● SUPPLIED DATA:

******************************

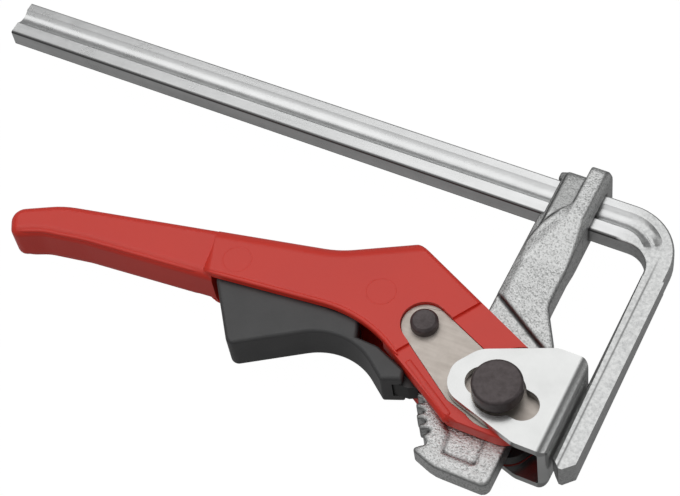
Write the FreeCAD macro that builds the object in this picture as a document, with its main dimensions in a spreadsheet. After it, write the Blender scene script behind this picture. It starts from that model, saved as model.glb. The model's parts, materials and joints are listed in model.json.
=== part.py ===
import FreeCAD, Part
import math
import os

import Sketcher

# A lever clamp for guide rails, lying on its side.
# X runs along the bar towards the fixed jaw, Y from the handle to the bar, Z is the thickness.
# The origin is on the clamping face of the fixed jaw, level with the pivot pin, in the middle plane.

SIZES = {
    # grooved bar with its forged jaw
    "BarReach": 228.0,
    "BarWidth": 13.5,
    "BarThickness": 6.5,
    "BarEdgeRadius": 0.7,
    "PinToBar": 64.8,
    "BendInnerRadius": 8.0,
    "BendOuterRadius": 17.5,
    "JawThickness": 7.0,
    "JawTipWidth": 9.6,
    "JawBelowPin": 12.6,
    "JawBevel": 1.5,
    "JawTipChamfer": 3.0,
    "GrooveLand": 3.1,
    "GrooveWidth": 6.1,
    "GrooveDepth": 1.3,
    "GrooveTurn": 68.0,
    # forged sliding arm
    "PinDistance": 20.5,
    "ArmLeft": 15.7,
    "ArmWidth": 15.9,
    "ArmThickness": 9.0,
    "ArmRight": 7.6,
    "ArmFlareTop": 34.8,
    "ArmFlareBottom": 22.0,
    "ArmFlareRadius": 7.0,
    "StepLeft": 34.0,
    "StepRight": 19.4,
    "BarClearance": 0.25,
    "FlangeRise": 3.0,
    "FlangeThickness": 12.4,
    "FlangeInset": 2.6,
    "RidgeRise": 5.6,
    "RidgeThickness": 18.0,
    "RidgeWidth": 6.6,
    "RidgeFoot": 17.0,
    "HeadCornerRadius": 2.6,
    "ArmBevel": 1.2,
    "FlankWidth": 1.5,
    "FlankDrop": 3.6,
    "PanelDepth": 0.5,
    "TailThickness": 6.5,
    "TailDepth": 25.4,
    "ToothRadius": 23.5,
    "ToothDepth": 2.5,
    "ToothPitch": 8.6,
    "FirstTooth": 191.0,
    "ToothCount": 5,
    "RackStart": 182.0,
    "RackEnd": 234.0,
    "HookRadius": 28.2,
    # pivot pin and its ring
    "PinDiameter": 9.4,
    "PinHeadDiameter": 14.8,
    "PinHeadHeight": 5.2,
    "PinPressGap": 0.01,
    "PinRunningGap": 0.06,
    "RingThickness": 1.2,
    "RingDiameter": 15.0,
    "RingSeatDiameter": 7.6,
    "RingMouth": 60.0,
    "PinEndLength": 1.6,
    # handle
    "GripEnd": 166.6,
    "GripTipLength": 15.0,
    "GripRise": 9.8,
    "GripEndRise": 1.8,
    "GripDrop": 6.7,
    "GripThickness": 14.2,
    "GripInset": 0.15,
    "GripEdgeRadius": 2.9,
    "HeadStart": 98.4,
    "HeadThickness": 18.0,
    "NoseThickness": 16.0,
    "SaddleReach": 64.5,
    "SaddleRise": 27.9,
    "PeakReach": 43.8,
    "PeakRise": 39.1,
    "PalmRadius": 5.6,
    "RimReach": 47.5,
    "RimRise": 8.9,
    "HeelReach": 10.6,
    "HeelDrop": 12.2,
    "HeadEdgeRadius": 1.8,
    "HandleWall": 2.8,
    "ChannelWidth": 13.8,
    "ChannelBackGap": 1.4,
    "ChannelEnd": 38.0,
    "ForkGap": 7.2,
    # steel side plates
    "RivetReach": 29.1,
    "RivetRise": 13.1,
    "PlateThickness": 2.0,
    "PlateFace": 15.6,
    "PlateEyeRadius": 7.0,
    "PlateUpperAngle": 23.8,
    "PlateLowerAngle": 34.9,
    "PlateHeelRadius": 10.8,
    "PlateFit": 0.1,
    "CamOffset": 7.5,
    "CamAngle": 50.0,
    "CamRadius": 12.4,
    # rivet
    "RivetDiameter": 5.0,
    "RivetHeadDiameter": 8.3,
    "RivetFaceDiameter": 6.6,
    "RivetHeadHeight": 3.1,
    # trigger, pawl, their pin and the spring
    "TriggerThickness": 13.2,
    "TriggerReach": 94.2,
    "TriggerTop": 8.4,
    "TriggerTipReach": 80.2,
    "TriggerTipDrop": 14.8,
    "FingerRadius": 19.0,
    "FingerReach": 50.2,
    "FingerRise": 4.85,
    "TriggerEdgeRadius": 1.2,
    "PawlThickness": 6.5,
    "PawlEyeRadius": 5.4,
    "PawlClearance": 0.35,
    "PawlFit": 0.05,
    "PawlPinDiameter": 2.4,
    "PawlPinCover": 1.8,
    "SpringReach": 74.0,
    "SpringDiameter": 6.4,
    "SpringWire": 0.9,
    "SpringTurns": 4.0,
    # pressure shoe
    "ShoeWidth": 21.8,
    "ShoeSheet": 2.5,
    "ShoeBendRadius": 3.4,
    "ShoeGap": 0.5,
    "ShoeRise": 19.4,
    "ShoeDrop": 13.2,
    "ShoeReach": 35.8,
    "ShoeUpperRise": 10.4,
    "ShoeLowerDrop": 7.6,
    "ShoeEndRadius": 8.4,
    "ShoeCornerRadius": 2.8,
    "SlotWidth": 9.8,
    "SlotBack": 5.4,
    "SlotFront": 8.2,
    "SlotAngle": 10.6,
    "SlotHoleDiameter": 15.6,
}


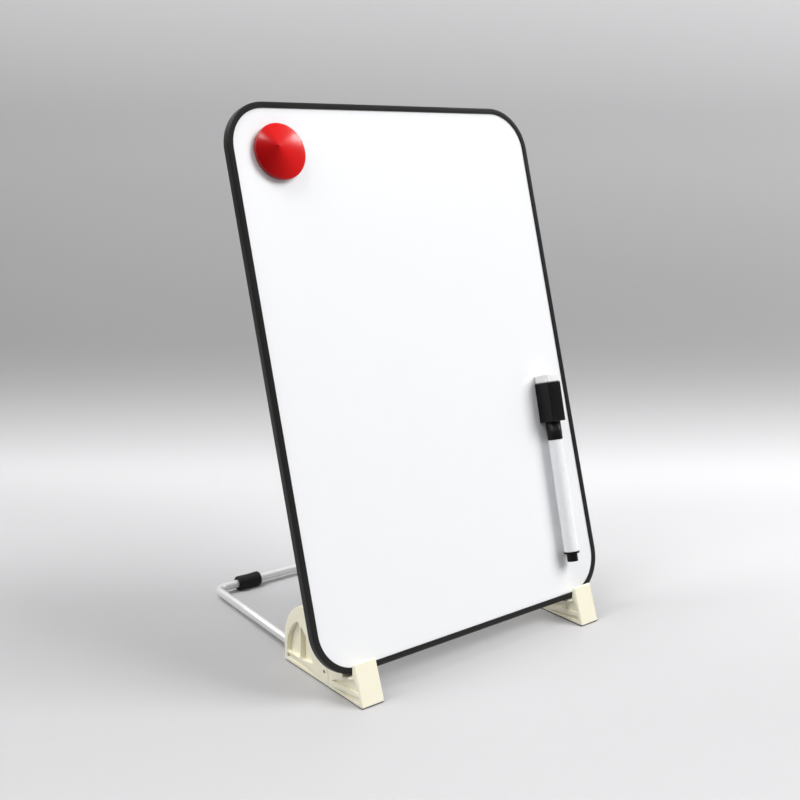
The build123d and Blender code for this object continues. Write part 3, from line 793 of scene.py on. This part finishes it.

******************************

Without changing anything, quote the lines from the top of the data to the line that contains "# The origin", including that line.

● WRITTEN REPLY:
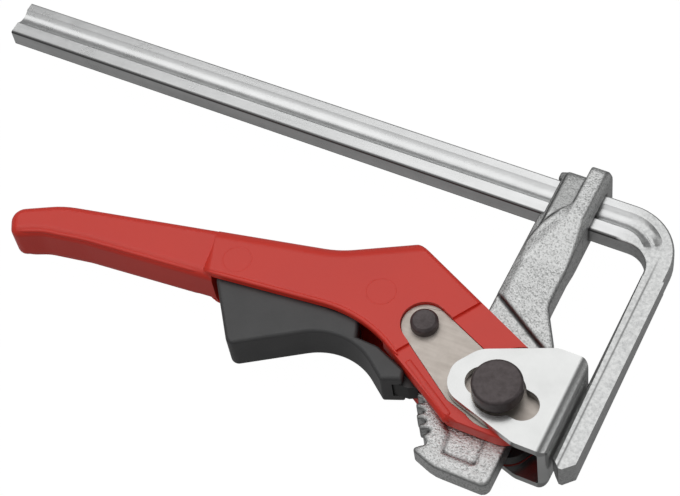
Write the FreeCAD macro that builds the object in this picture as a document, with its main dimensions in a spreadsheet. After it, write the Blender scene script behind this picture. It starts from that model, saved as model.glb. The model's parts, materials and joints are listed in model.json.
=== part.py ===
import FreeCAD, Part
import math
import os

import Sketcher

# A lever clamp for guide rails, lying on its side.
# X runs along the bar towards the fixed jaw, Y from the handle to the bar, Z is the thickness.
# The origin is on the clamping face of the fixed jaw, level with the pivot pin, in the middle plane.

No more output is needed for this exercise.